We also bought a water hatch, so we’ll be able to fill our water tank from the outside (average water use per day per person in the U.S. is between 80-100 gallons. The majority of that water use comes from flushing the toilet, but although we have a dry toilet, we’ll still probably need to fill our water tank at least once a day).


The Valterra A01-2004VP


Also, Joel Smith of Boedco made a porch for us! Now we don’t have to use a ladder to get in and out.

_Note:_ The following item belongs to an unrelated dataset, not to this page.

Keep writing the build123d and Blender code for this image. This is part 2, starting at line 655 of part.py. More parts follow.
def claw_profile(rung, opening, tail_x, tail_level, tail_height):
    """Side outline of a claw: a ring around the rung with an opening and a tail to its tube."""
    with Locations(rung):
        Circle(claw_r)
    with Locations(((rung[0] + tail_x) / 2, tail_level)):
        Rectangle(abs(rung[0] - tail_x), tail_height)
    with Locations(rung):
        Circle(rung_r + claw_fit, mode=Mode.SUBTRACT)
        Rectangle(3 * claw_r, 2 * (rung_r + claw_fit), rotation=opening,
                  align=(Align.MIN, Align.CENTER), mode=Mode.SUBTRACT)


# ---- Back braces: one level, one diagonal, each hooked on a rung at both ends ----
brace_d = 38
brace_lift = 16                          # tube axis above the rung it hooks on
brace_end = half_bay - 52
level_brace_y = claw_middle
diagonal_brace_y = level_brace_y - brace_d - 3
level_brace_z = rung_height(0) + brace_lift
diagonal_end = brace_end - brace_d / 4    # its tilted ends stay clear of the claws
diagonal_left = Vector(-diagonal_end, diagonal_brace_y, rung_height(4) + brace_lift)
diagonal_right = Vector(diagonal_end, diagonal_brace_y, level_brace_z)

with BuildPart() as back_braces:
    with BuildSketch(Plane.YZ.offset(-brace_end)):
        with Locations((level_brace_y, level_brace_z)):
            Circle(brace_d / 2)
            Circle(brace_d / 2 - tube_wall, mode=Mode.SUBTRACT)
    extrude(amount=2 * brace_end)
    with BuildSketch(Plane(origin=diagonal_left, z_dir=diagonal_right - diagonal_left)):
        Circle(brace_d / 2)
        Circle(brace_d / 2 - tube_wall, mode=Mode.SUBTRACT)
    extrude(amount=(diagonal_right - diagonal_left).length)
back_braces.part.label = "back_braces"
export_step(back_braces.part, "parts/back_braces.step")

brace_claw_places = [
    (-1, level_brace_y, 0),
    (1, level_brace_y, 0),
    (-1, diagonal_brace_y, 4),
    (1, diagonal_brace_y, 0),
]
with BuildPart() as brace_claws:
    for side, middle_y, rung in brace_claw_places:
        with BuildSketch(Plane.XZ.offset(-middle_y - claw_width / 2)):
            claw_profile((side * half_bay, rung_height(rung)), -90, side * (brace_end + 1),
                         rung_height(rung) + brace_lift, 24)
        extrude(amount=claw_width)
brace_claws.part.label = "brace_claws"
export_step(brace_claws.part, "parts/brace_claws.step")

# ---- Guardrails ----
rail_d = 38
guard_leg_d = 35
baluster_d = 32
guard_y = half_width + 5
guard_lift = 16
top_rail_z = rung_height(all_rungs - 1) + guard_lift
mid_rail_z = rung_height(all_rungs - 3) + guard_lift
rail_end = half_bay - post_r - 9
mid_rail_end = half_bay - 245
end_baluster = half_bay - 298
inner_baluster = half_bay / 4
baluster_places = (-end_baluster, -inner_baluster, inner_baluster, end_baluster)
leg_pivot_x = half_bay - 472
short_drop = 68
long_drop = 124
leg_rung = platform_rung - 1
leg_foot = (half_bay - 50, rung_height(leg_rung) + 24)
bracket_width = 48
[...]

And that’s where we’re at so far! Now to install all this stuff….and to find a stovetop….

Until next time!


The Composting Toilet Has Arrived! A Tiny House Update

After some deliberation, we decided to buy a composting toilet (the borough wasn’t too thrilled with our initial bucket plan, unsurprisingly). We went with this beauty from Nature’s Head; it’s good for about 90 uses before needing to be emptied, and diverts urine into a separate tank. We’ll keep you posted on how the installation goes.

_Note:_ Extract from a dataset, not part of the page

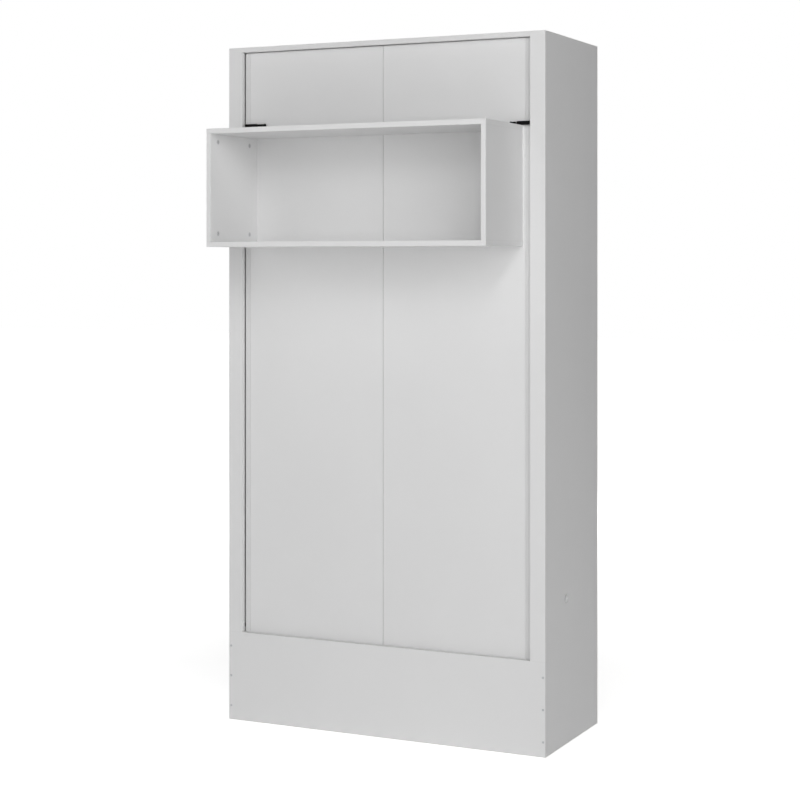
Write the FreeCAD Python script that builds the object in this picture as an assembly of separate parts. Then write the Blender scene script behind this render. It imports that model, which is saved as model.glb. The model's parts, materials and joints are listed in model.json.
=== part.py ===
import FreeCAD, Part
import math
import os
from FreeCAD import Vector

os.makedirs("parts", exist_ok=True)

# Murphy wall bed for one twin mattress, stored upright in its cabinet.
# Millimetres. +Z is up, the door faces -Y, the wall is on the +Y side.
# The origin is the centre of the whole object's footprint, on the floor.

# ---- driving dimensions -----------------------------------------------------

MATTRESS_WIDTH = 990.0
MATTRESS_LENGTH = 1909.0

CABINET_BOARD = 16.0    # sides, top, stiles, plinth and rear boards
BED_BOARD = 18.0        # rails of the bed frame and the batten
DOOR_BOARD = 15.0       # the two panels that close the underside of the bed
SHELF_BOARD = 16.0      # boards of the shelf box

CABINET_HEIGHT = 2250.0
CABINET_DEPTH = 480.0
PLINTH_HEIGHT = 295.0
STILE_WIDTH = 51.0
STILE_GAP = 3.0         # free space between a stile and the bed frame
DOOR_RECESS = 18.0      # door face behind the front of the cabinet
RAIL_DEPTH = 210.0      # bed side rails, front to back when stored
FRAME_BOTTOM = 287.0    # lower end of the stored bed frame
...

In other news, it’s (sort of) winter, and we’re till plugging along on the tiny house! Sebastian and I finished the bathroom floor the other day using some bamboo flooring leftover from our house.


I cut the boards, and Seb nailed them in. 




(Early twenties existential crises channelled into flooring)

We give many thanks to Tommy Pinto and crew of Thomas Aquinas Painting who donated time and materials to paint our tiny house – it looks beautiful! Here’s to good community vibes 🙂



Sebastian and Tim cut a rectangle out of the loft where we will be installing a skylight so that we can get some more natural light into the kitchen.



All of that pesky wiring is almost done! Many thanks to Dave Augustine the electrician who mentored Claudia, and who will be finishing the job for us soon! (and making sure we don’t burn the house down).


Lastly, we’ve begun the long process of putting the walls up. For the time being we’re using 1×6, tongue-in-groove pine boards, though we may switch to a different material partway up the wall. We shall see.


The pine boards are on the left. You can also see the bamboo-covered wheel wells in this picture, a collaborative effort between me, Mike McGrory, and Jo Ramirez. 

Wishing everyone a beautiful solstice!